US Army Secretary Eric Fanning announced [in August 2016] a new Rapid Capabilities Office to accelerate the development of cyber, electronic warfare…That rapid technological progression is on full display, for example, in eastern Ukraine, where Ukrainian soldiers have been battling Russian-backed forces since 2014. For example, Russian-backed separatists have used EW and GPS-spoofing to jam and misdirect the drones that Ukrainian troops use to scope out enemy positions. “Over the past several years we’ve learned from what we’ve seen from Russia and Ukraine, and later in Syria, and from the different capabilities they’ve brought to the battlefield. We’ve seen the combination of unmanned aerial systems and offensive cyber and advanced electronic warfare capabilities and how they provided Russian forces a new degree of sophistication,” said Fanning…

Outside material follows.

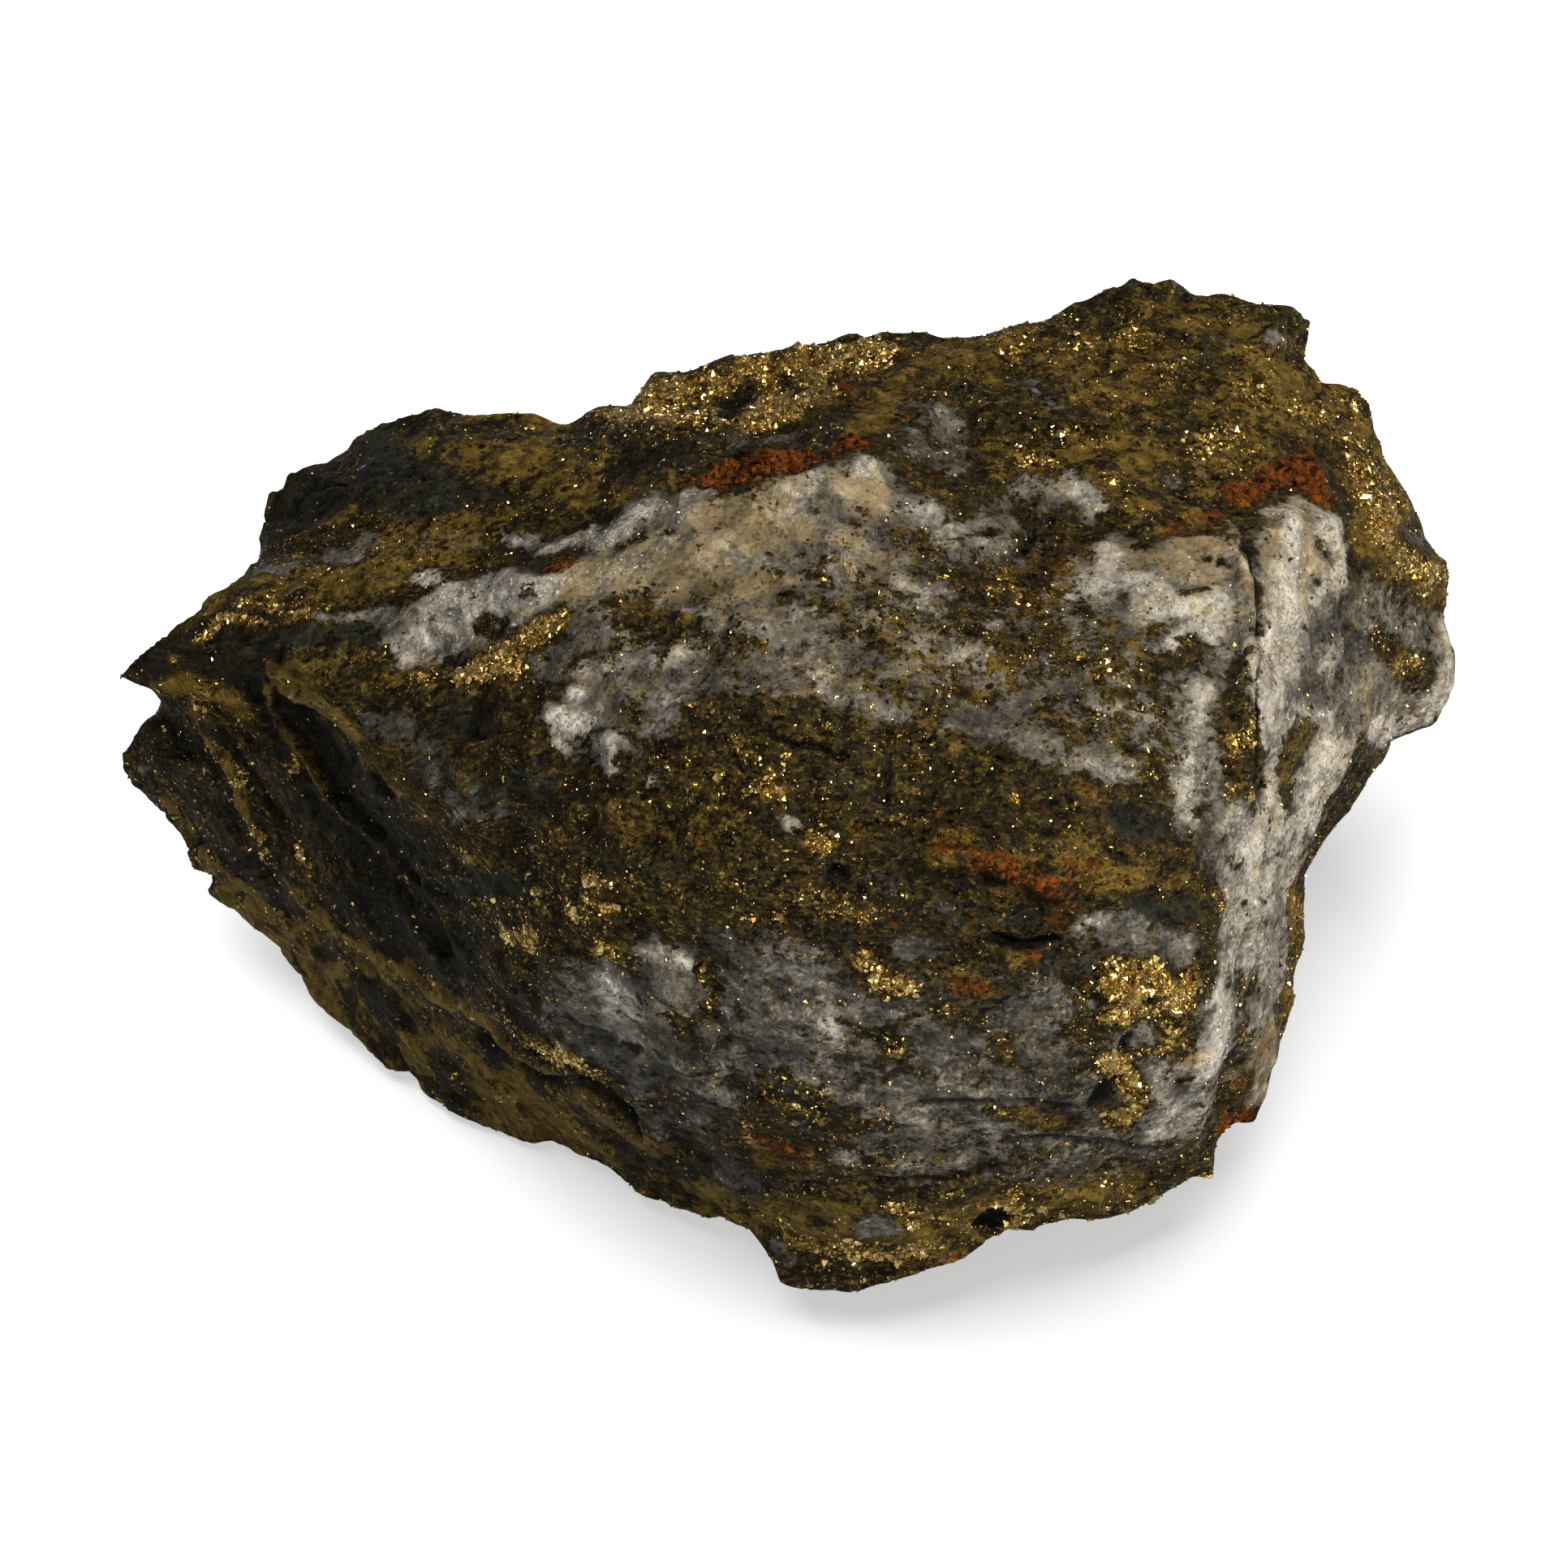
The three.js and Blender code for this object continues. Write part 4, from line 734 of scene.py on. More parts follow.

“My guess is … that after 15 years of doing largely counter-insurgency operations in the Middle East, the Army is now taking a look at how it would do large force-on-force conflict in a place like Europe. ”
The pace of innovation in EW — in the form of novel new waveforms that can disrupt an adversary’s electronics, paint enemy stealth aircraft* etc. — has surprised many in the military. That’s because EW innovation has become less and less a hardware challenge and more of a software challenge. You can make a new weapon as quickly as your algorithm can pull together a new waveform from the spectrum. But the military, too often, still procures EW assets the same way it buys jets and boats. Slowly.
Excerpts from To Counter Russia’s Cyber Prowess, US Army Launches Rapid-Tech Office, DefenseOne, Aug. 31, 2016
*Radar-absorbent material (RAM), often paints used on aircraft,: absorb radiated energy from a ground or air based radar station into the coating and convert it to heat rather than reflect it back thus avoiding detection by the radar.